In 2020, the UCLA Film & Television Archive presented the first half of a retrospective showcasing the influence of Italian neorealism on American cinema after World War II. On June 3, after a pandemic-induced delay, the series will continue with “American Neorealism, Part Two, 1984–2020.”(opens in a new tab)
The presentation of 22 films in 12 nights will feature work by directors Kelly Reichardt (“Wendy and Lucy”), So Yong Kim (“In Between Days”), Jim McKay (“Our Song”) and Eliza Hittman (“Never Rarely Sometimes Always”). The films vibrantly illustrate the continued relevance and vitality of the form and reflect the diversity of today’s America.
The series runs through July 31 at the Billy Wilder Theater at the Hammer Museum at UCLA. Admission is free for all screenings.
In an email interview, Paul Malcolm, a film programmer at the Archive and co-curator of the series, explained what defines the genre and how the films were selected.
How do you define American neorealism?
The term refers to a body of films that display the influence, to one degree or another, of Italian neorealism in their treatment of specifically American subjects and stories. In Italian neorealism, a movement that began taking shape in the early 1940s, filmmakers employed long takes, nonprofessional actors, open framing and narrative ambiguity to decenter the individual hero of Hollywood films and emphasize systemic contexts and communal experience in their films.
In the late 1940s and 1950s, American filmmakers began incorporating these devices to explore the changes in American life that followed World War II.
What distinguishes this installment of the series from the first part, which spanned the years 1948 to 1984?
We had originally conceived of a single series spanning the entire postwar period from 1948 to the present, but we quickly realized the impossibility of that task.
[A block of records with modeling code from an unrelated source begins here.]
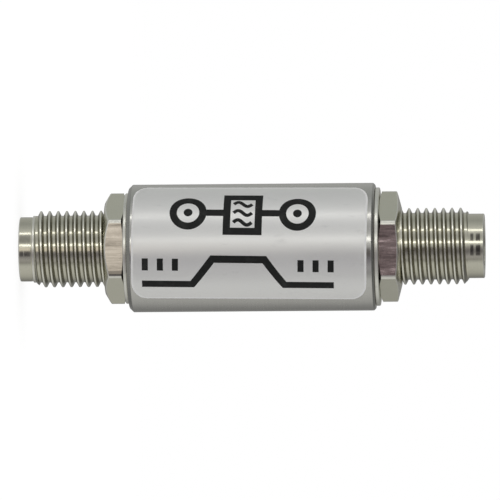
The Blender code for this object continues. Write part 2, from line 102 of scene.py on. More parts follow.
# How wide the broken edges are, and how near the body's chamfers a ring of points holds its surface.
BODY_EDGE = 0.05 * MM
BODY_HOLD = 0.07 * MM
WASHER_EDGE = 0.09 * MM
HEX_CORNER = 0.22 * MM
HEX_EDGE = 0.07 * MM
INSULATOR_EDGE = 0.04 * MM
FINGER_EDGE = 0.03 * MM

# The photograph's frame: a square, the filter lying along it with its upper end to the right.
PIXELS_PER_METRE = 12150.0
FRAME_PIXELS = 500
LEFT_END_PIXEL = 20.0
AXIS_PIXEL = 247.6
CAMERA_DISTANCE = 0.840
CAMERA_RISE = math.radians(3.1)
CAMERA_ROLL = math.radians(0.45)
SENSOR_WIDTH = 36.0

# A jack stands in its own frame on the back of its hexagon, and these two places put it on the part.
UPPER_JACK = Matrix.Translation((0.0, 0.0, 29.69 * MM))
LOWER_JACK = Matrix.Translation((0.0, 0.0, JACK_LENGTH)) @ Matrix.Rotation(math.pi, 4, "Y")

SPIN_STEPS = 96
BODY_STEPS = 128
HEX_STEPS = 144
FINGER_STEPS = 14


def along_pixel(pixel):
    """The level on the filter's axis that a column of the photograph shows."""
    return (pixel - LEFT_END_PIXEL) / PIXELS_PER_METRE


# Shader maths


class Wire:
    """One output in a node tree, so that sums on it can be written as sums."""

    def __init__(self, tree, socket):
        self.tree = tree
        self.socket = socket

    def work(self, operation, *values):
        return self.tree.node("ShaderNodeMath", {"operation": operation}, dict(enumerate(values)))

    def __add__(self, other):
        return self.work("ADD", self, other)

    def __radd__(self, other):
        return self.work("ADD", other, self)

    def __sub__(self, other):
        return self.work("SUBTRACT", self, other)

    def __rsub__(self, other):
        return self.work("SUBTRACT", other, self)

    def __mul__(self, other):
        return self.work("MULTIPLY", self, other)

    def __truediv__(self, other):
        return self.work("DIVIDE", self, other)

    def __pow__(self, other):
        return self.work("POWER", self, other)

    def __abs__(self):
        return self.work("ABSOLUTE", self)

    def turn(self, other):
        """The angle whose sine and cosine go as this one and the other."""
        return self.work("ARCTAN2", self, other)


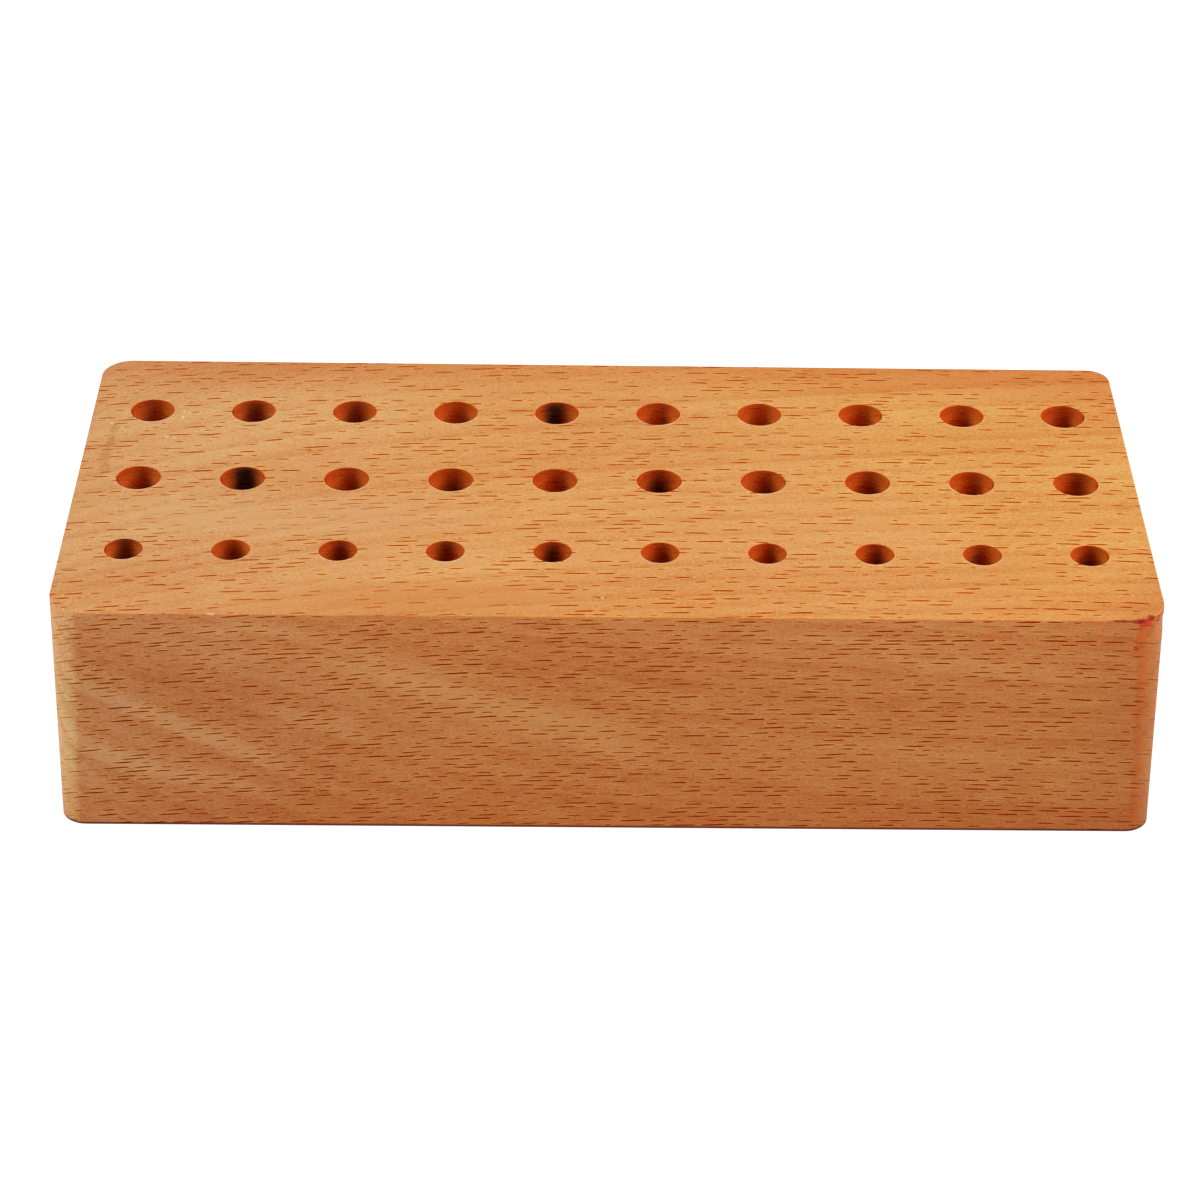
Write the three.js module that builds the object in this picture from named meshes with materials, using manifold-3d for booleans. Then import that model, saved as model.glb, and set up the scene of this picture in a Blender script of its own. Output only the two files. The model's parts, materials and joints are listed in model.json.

There were just too many good films and too many different perspectives to incorporate if we were really going to tell the story of neorealism in America.
Part two includes the tail end of the analog filmmaking era and the rise of digital filmmaking. What was really fascinating to see was how filmmakers adapted neorealist approaches to this new method of production, while at the same time finding continuity with the past.
How were the films chosen? Is there a common thread among them?
Selecting the films required a lot of viewing, a lot of reading and a lot of talking between Ross [Lipman, the series co-curator] and me about how the films might engage with the broadly accepted techniques of neorealism.
Every filmmaker will adapt and mobilize those techniques in their own way, but in general we were looking for films that told stories that were deeply grounded in the economic and social contexts of their characters. In every one of the films in this series, you’ll encounter characters facing a specific challenge or obstacle that they have to overcome.
That’s fairly typical in movies in general, but in these films, the obstacles are the result of systemic forces, so their resolutions are often ambiguous, temporary or uncertain — which is radically different than the happy endings of Hollywood.
If someone could only attend one of the screenings, is there one you would recommend most?
This is a series that really rewards exploration. One of the things that emerges in part two is that we start to see more diversity, both onscreen and behind the camera, and to feel how important that development is for understanding where we are now. So I would encourage people to see as much as they can.